----- Information supplied -----

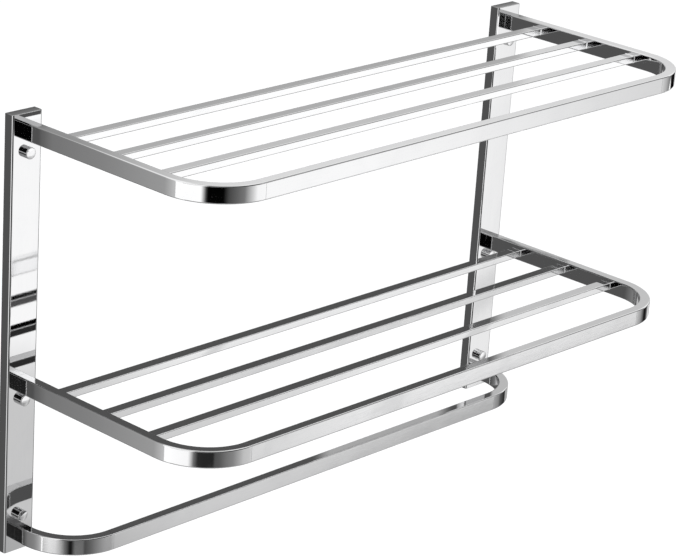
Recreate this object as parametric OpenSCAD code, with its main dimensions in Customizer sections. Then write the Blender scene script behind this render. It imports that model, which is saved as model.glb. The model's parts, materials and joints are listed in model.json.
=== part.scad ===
// Wall-mounted double towel shelf with a towel rail below it, in polished rectangular tube.
// X runs along the rack, -Y points away from the wall and +Z is up. The origin lies on the wall
// plane, at the centre of the four outer wall-screw holes.

/* [Overall] */
// Outside width of the three tube frames
frame_w = 600; // [400:10:800]
// Distance from the wall to the front of both shelves
shelf_d = 232; // [222:1:300]
// Distance from the wall to the front of the towel rail
rail_d = 75; // [75:1:120]
// Distance from the upper shelf's top down to the middle shelf's top
shelf_pitch = 220; // [150:1:300]
// Distance from the middle shelf's top down to the towel rail's top
rail_drop = 137; // [90:1:200]

/* [Wall plates] */
// Width of a wall plate
plate_w = 31; // [28:1:45]
// Thickness of a wall plate
plate_t = 10; // [8:0.5:12]
// Rounding of a plate's two front edges
plate_edge_r = 1.8; // [0.8:0.2:3]
// Length of plate above the upper shelf
top_margin = 7; // [4:1:12]
// Length of plate below the towel rail
bottom_margin = 9; // [4:1:12]

/* [Frame tube] */
// Width of the frame tube, seen from above
tube_w = 9.5; // [8:0.5:14]
// Height of the frame tube
tube_h = 15; // [12:0.5:18]
// Wall thickness of the frame tube
tube_wall = 1; // [0.8:0.1:1.2]
// Outer rounding of the frame tube's edges
tube_edge_r = 1.2; // [0.8:0.1:1.6]
// Outside radius of the bent front corners
bend_r = 55; // [40:1:58]

/* [Shelf bars] */
// Width of a shelf bar, seen from above
bar_w = 10.5; // [8:0.5:14]
// Height of a shelf bar
bar_h = 6.6; // [5:0.2:9]
// Wall thickness of a shelf bar
bar_wall = 0.8; // [0.6:0.1:1]
// Outer rounding of a shelf bar's edges
bar_edge_r = 0.9; // [0.6:0.1:1.2]
// Distance from the wall to the middle of the back bar
first_bar = 49; // [40:1:55]
// Distance from one shelf bar's middle to the next
bar_pitch = 55; // [45:1:60]

/* [Wall fixing] */
// Diameter of a wall-screw hole
wall_hole_d = 5.5; // [4.5:0.5:6.5]
// Distance from a plate's end to its nearest wall-screw hole
screw_end = 33; // [30:1:40]
// Distance from the middle shelf's underside down to the middle wall-screw hole
mid_screw_drop = 7; // [6:1:20]
// Outside diameter of a screw cap
cap_d = 10; // [10:0.5:12]
// Length that a screw cap stands out of the plate
cap_l = 5.5; // [5.5:0.5:14]

/* [Hidden] */

$fn = 48;
plate_h = top_margin + shelf_pitch + rail_drop + tube_h + bottom_margin;
plate_x = frame_w / 2 - tube_w / 2;

// Heights of the three frames' middles, from the origin at half the plate's height
upper_z = plate_h / 2 - top_margin - tube_h / 2;
middle_z = upper_z - shelf_pitch;
lower_z = middle_z - rail_drop;
frame_heights = [upper_z, middle_z, lower_z];

// Heights of the three wall-screw holes in each plate
outer_screw_z = plate_h / 2 - screw_end;
middle_screw_z = middle_z - tube_h / 2 - mid_screw_drop;
screw_heights = [outer_screw_z, middle_screw_z, -outer_screw_z];

// Distances of the shelf bars' middles from the wall
bar_y = [for (i = [0:2]) first_bar + i * bar_pitch];

// Countersunk M5 screw through the back of the plate into each arm's end
arm_hole_d = 5.5;
arm_screw_d = 4.9;
arm_thread_d = 5;
arm_screw_l = 16;
head_d = 10;
head_h = 2.6;
head_sink = 0.2;
hex_d = 3.4;
hex_depth = 1.6;
insert_l = min(20, rail_d - bend_r - plate_t);

// Threaded ring that the wall screw clamps, and the cap that screws over it
cap_wall = 0.9;
cap_end = 1;
cap_chamfer = 0.5;
base_l = 2;
base_gap = 0.1;
over = 0.01;
through = 1;

// Rectangle with round corners, centred
module round_rect(w, h, r) {
    square([w - 2 * r, h], center = true);
    square([w, h - 2 * r], center = true);
    for (sx = [-1, 1], sy = [-1, 1])
        translate([sx * (w / 2 - r), sy * (h / 2 - r)])
            circle(r);
}

// Section of a hollow rectangular tube, centred
module tube_section(w, h, wall, r) {
    difference() {
        round_rect(w, h, r);
        square([w - 2 * wall, h - 2 * wall], center = true);
    }
}

module frame_section() {
    tube_section(tube_w, tube_h, tube_wall, tube_edge_r);
}

// Puts its children at every arm's end: on each plate, at each frame's height
module at_arm_ends() {
    for (side = [-1, 1], z = frame_heights)
        translate([side * plate_x, 0, z])
            children();
}

// Puts its children at every wall-screw hole
module at_wall_screws() {
    for (side = [-1, 1], z = screw_heights)
        translate([side * plate_x, 0, z])
            children();
}

// Cylinder or cone along Y: from the wall side at y = 0 towards the front
module along_y(length, d_back, d_front) {
    rotate([90, 0, 0])
        cylinder(h = length, d1 = d_back, d2 = d_front);
}

// Flat bar with round front edges, wall-screw holes and countersunk arm-screw holes
module wall_plate(side) {
    color("silver")
        difference() {
            translate([side * plate_x, 0, -plate_h / 2])
                linear_extrude(plate_h) {
                    translate([-plate_w / 2, -plate_t + plate_edge_r])
                        square([plate_w, plate_t - plate_edge_r]);
                    translate([-plate_w / 2 + plate_edge_r, -plate_t])
                        square([plate_w - 2 * plate_edge_r, plate_t]);
                    for (s = [-1, 1])
                        translate([s * (plate_w / 2 - plate_edge_r), -plate_t + plate_edge_r])
                            circle(plate_edge_r);
                }
            at_wall_screws()
                translate([0, through, 0])
                    along_y(plate_t + 2 * through, wall_hole_d, wall_hole_d);
            at_arm_ends() {
                translate([0, through, 0])
                    along_y(plate_t + 2 * through, arm_hole_d, arm_hole_d);
                translate([0, -head_sink, 0])
                    along_y(head_h, head_d, arm_hole_d);
                translate([0, through, 0])
                    along_y(through + head_sink + over, head_d, head_d);
            }
        }
}

// Tube from the plate's face, straight out and then round the front corner; right side
module bent_arm(depth, z) {
    straight = depth - bend_r - plate_t;
    color("silver") {
        translate([plate_x, -plate_t, z])
            rotate([90, 0, 0])
                linear_extrude(straight)
                    frame_section();
        translate([frame_w / 2 - bend_r, -(depth - bend_r), z])
            rotate([0, 0, -90])
                rotate_extrude(angle = 90)
                    translate([bend_r - tube_w / 2, 0])
                        frame_section();
    }
}

module left_arm(depth, z) {
    mirror([1, 0, 0])
        bent_arm(depth, z);
}

// Straight tube along X between two section ends, with its middle at the given place
module straight_tube(length, y, z) {
    translate([-length / 2, -y, z])
        rotate([90, 0, 90])
            linear_extrude(length)
                children();
}

// Front tube between the two bent corners
module front_rail(depth, z) {
    color("gainsboro")
        straight_tube(frame_w - 2 * bend_r, depth - tube_w / 2, z)
            frame_section();
}

// Bar between the arms' inner faces, at half the arms' height
module shelf_bar(index, z) {
    color("whitesmoke")
        straight_tube(frame_w - 2 * tube_w, bar_y[index], z)
            tube_section(bar_w, bar_h, bar_wall, bar_edge_r);
}

// Threaded block fixed inside each arm's end
module arm_end_inserts() {
    color("dimgray")
        at_arm_ends()
            difference() {
                translate([0, -plate_t - insert_l / 2, 0])
                    cube([tube_w - 2 * tube_wall, insert_l, tube_h - 2 * tube_wall], center = true);
                translate([0, -plate_t + through, 0])
                    along_y(insert_l + 2 * through, arm_thread_d, arm_thread_d);
            }
}

// Countersunk socket screws from the plate's back into the inserts
module arm_fixing_screws() {
    color("darkgray")
        at_arm_ends()
            translate([0, -head_sink, 0])
                difference() {
                    union() {
                        along_y(head_h, head_d, arm_hole_d);
                        along_y(arm_screw_l, arm_screw_d, arm_screw_d);
                    }
                    translate([0, through, 0])
                        rotate([90, 0, 0])
                            cylinder(h = hex_depth + through, d = hex_d, $fn = 6);
                }
}

// Threaded rings under the caps, one round each wall-screw hole
module cap_bases() {
    ring_d = cap_d - 2 * cap_wall - 2 * base_gap;
    color("darkgray")
        at_wall_screws()
            translate([0, -plate_t, 0])
                difference() {
                    along_y(base_l, ring_d, ring_d);
                    translate([0, through, 0])
                        along_y(base_l + 2 * through, wall_hole_d, wall_hole_d);
                }
}

// Round hollow caps that hide the wall screws' heads
module screw_caps() {
    bore_d = cap_d - 2 * cap_wall;
    bore_l = cap_l - cap_end;
    color("silver")
        at_wall_screws()
            translate([0, -plate_t, 0])
                difference() {
                    union() {
                        along_y(cap_l - cap_chamfer, cap_d, cap_d);
                        translate([0, -(cap_l - cap_chamfer), 0])
                            along_y(cap_chamfer, cap_d, cap_d - 2 * cap_chamfer);
                    }
                    translate([0, through, 0])
                        along_y(bore_l + through, bore_d, bore_d);
                }
}

wall_plate(-1);  // left_wall_plate
wall_plate(1);  // right_wall_plate
left_arm(shelf_d, upper_z);  // upper_left_arm
bent_arm(shelf_d, upper_z);  // upper_right_arm
front_rail(shelf_d, upper_z);  // upper_front_rail
shelf_bar(0, upper_z);  // upper_back_bar
shelf_bar(1, upper_z);  // upper_centre_bar
shelf_bar(2, upper_z);  // upper_fore_bar
left_arm(shelf_d, middle_z);  // middle_left_arm
bent_arm(shelf_d, middle_z);  // middle_right_arm
front_rail(shelf_d, middle_z);  // middle_front_rail
shelf_bar(0, middle_z);  // middle_back_bar
shelf_bar(1, middle_z);  // middle_centre_bar
shelf_bar(2, middle_z);  // middle_fore_bar
left_arm(rail_d, lower_z);  // towel_rail_left_arm
bent_arm(rail_d, lower_z);  // towel_rail_right_arm
front_rail(rail_d, lower_z);  // towel_rail_tube
arm_end_inserts();
arm_fixing_screws();
cap_bases();
screw_caps();
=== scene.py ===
import json
import math

import bmesh
import bpy
from mathutils import Matrix, Vector


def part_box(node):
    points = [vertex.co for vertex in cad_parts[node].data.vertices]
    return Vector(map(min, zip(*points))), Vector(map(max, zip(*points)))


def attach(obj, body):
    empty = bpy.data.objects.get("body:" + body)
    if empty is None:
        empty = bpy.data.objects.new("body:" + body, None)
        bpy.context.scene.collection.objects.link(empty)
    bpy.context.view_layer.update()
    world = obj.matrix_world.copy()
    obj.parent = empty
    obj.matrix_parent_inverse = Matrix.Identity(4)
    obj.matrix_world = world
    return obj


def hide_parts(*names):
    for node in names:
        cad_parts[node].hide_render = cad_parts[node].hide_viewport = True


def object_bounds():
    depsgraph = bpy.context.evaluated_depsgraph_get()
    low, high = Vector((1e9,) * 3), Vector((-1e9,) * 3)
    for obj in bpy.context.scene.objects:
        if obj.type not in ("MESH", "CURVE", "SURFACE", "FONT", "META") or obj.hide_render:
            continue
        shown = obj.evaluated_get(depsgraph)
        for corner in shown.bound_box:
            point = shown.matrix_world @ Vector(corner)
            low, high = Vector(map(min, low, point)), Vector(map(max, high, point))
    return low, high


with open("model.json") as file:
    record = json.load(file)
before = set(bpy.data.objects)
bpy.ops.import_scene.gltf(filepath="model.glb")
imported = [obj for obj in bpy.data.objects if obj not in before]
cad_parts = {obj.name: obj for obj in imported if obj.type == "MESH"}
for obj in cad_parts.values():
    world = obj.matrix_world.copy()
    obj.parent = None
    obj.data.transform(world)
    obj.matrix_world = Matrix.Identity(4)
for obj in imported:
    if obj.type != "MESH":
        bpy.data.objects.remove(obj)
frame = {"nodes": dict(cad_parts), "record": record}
NODES = frame["nodes"]
cad_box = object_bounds()
scene = bpy.context.scene
MM = 0.001
X, Y, Z = Vector((1, 0, 0)), Vector((0, 1, 0)), Vector((0, 0, 1))
LEVELS = ("upper", "middle", "towel_rail")
SIDES = ("left", "right")


# ---------------------------------------------------------------- mesh helpers


def new_piece(name, mesh, replaced, material):
    """Links a finished mesh as a piece that stands for a CAD node and rides on the one body."""
    obj = bpy.data.objects.new(name, mesh)
    scene.collection.objects.link(obj)
    mesh.materials.append(material)
    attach(obj, "root")
    if replaced:
        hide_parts(replaced)


def rounded_section(width, height, radius, steps):
    """Outline of a rectangle with round corners: (u, v, normal u, normal v) for each point."""
    points = []
    for cu, cv, start in ((1, 1, 0), (-1, 1, 90), (-1, -1, 180), (1, -1, 270)):
        for i in range(steps + 1):
            a = math.radians(start + 90 * i / steps)
            nu, nv = math.cos(a), math.sin(a)
            u = cu * (width / 2 - radius) + radius * nu
            v = cv * (height / 2 - radius) + radius * nv
            points.append((u, v, nu, nv))
    return points


def loft(name, rings):
    """Closed mesh through rings of (position, normal) pairs, keeping exactly those normals.

    Two rings in the same place make a crease: the bands on its two sides keep their own normals.
    """
    count = len(rings[0])
    verts = [p for ring in rings for p, normal in ring]
    faces, normals = [], []

    def face(ids, facing):
        ids, facing = list(ids), list(facing)
        turned = sum(
            (verts[a].cross(verts[b]) for a, b in zip(ids, ids[1:] + ids[:1])), Vector()
        )
        if turned.dot(sum(facing, Vector())) < 0:
            ids.reverse()
            facing.reverse()
        faces.append(ids)
        normals.extend(facing)

    for k in range(len(rings) - 1):
        near, far = rings[k], rings[k + 1]
        if all((near[i][0] - far[i][0]).length < 1e-9 for i in range(count)):
            continue
        for i in range(count):
            j = (i + 1) % count
            face(
                (k * count + i, k * count + j, (k + 1) * count + j, (k + 1) * count + i),
                (near[i][1], near[j][1], far[j][1], far[i][1]),
            )
    middles = [sum((p for p, normal in ring), Vector()) / count for ring in rings]
    for k, inner in ((0, 1), (-1, -2)):
        ring = [p for p, normal in rings[k]]
        flat = (ring[0] - ring[count // 2]).cross(ring[count // 4] - ring[3 * count // 4])
        flat.normalize()
        while (middles[k] - middles[inner]).length < 1e-7:
            inner += 1 if inner > 0 else -1
        if flat.dot(middles[k] - middles[inner]) < 0:
            flat = -flat
        start = (k % len(rings)) * count
        face(range(start, start + count), [flat] * count)
    mesh = bpy.data.meshes.new(name)
    mesh.from_pydata([tuple(v) for v in verts], [], faces)
    mesh.shade_smooth()
    mesh.normals_split_custom_set([tuple(n) for n in normals])
    return mesh


def tube_ring(place, across, up, along, section, inset=0.0, tilt=0.0):
    """One ring of a tube: the section at place, drawn in by inset, with normals tilted along it."""
    ring = []
    for u, v, nu, nv in section:
        radial = across * nu + up * nv
        point = place + across * (u - nu * inset) + up * (v - nv * inset)
        ring.append((point, (radial * math.cos(tilt) + along * math.sin(tilt)).normalized()))
    return ring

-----

Will you return exactly the lines above from the one with "translate([0, -(cap_l - cap_chamfer), 0])" down to the one with "for node in", counting both as part of the range?

*Exercise answer*
                        translate([0, -(cap_l - cap_chamfer), 0])
                            along_y(cap_chamfer, cap_d, cap_d - 2 * cap_chamfer);
                    }
                    translate([0, through, 0])
                        along_y(bore_l + through, bore_d, bore_d);
                }
}

wall_plate(-1);  // left_wall_plate
wall_plate(1);  // right_wall_plate
left_arm(shelf_d, upper_z);  // upper_left_arm
bent_arm(shelf_d, upper_z);  // upper_right_arm
front_rail(shelf_d, upper_z);  // upper_front_rail
shelf_bar(0, upper_z);  // upper_back_bar
shelf_bar(1, upper_z);  // upper_centre_bar
shelf_bar(2, upper_z);  // upper_fore_bar
left_arm(shelf_d, middle_z);  // middle_left_arm
bent_arm(shelf_d, middle_z);  // middle_right_arm
front_rail(shelf_d, middle_z);  // middle_front_rail
shelf_bar(0, middle_z);  // middle_back_bar
shelf_bar(1, middle_z);  // middle_centre_bar
shelf_bar(2, middle_z);  // middle_fore_bar
left_arm(rail_d, lower_z);  // towel_rail_left_arm
bent_arm(rail_d, lower_z);  // towel_rail_right_arm
front_rail(rail_d, lower_z);  // towel_rail_tube
arm_end_inserts();
arm_fixing_screws();
cap_bases();
screw_caps();
=== scene.py ===
import json
import math

import bmesh
import bpy
from mathutils import Matrix, Vector


def part_box(node):
    points = [vertex.co for vertex in cad_parts[node].data.vertices]
    return Vector(map(min, zip(*points))), Vector(map(max, zip(*points)))


def attach(obj, body):
    empty = bpy.data.objects.get("body:" + body)
    if empty is None:
        empty = bpy.data.objects.new("body:" + body, None)
        bpy.context.scene.collection.objects.link(empty)
    bpy.context.view_layer.update()
    world = obj.matrix_world.copy()
    obj.parent = empty
    obj.matrix_parent_inverse = Matrix.Identity(4)
    obj.matrix_world = world
    return obj


def hide_parts(*names):
    for node in names:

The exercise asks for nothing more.